With a raise of 9.1 percent, recent inflation has spiked the prices of gas, rent and food. While many focus on gas and rent, healthy food is a part of the affected prices. Wanting to instill healthy eating habits for their children, families are trying to find ways to not break the bank when grocery shopping.

A Columbus mom of three, Deneen Carter, told 10TV reporter Lindsey Mills that she has struggled with justifying the price of healthy foods. With the help of Priya Patel, a registered dietitian at OhioHealth, they have worked together to create strategies for grocery shopping with the current inflation.

Carter told 10TV that she wants to set a good example, but cost has impacted their typical buying habits. To manage the stress and worry of weekly grocery shopping, Patel suggests three key tips.

"Compare grocery ads, there are weekly ads that are produced every week, for example, Kroger releases their ads on Wednesday,” Patel suggested to 10TV.

When looking at grocery ads, it’s important to note the increase or decrease of certain produce items. Find the deals on produce, then create an eating schedule around those groceries. Next, Patel says to bulk up on those sale items.

“Slice and dice them up, put it in a freezer gallon bag, and stick it in the freezer, and you could use it later on a month away. Or two months away for things like fajitas, soups, stews,” Patel tells 10TV.

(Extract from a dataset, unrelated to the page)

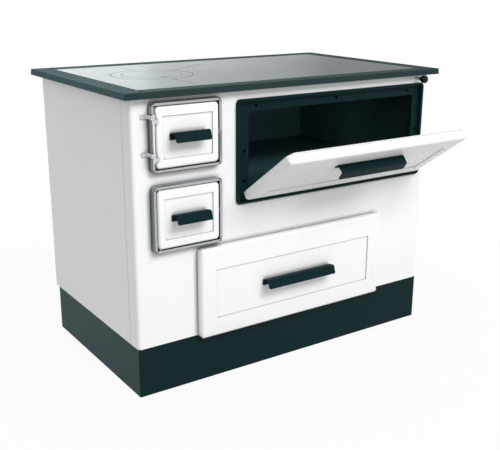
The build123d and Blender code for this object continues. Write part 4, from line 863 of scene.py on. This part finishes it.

Lastly, finding protein in other items other than meat can help save money. Grocery items like eggs and beans are a great source for protein. Therefore, plan one meal a week without any meat.  

Carter tells 10TV that eating healthy is the main way to save money. "We want to eat healthy to maintain our health because it's always more expensive to get medical care than it is to eat healthy actually,” she said.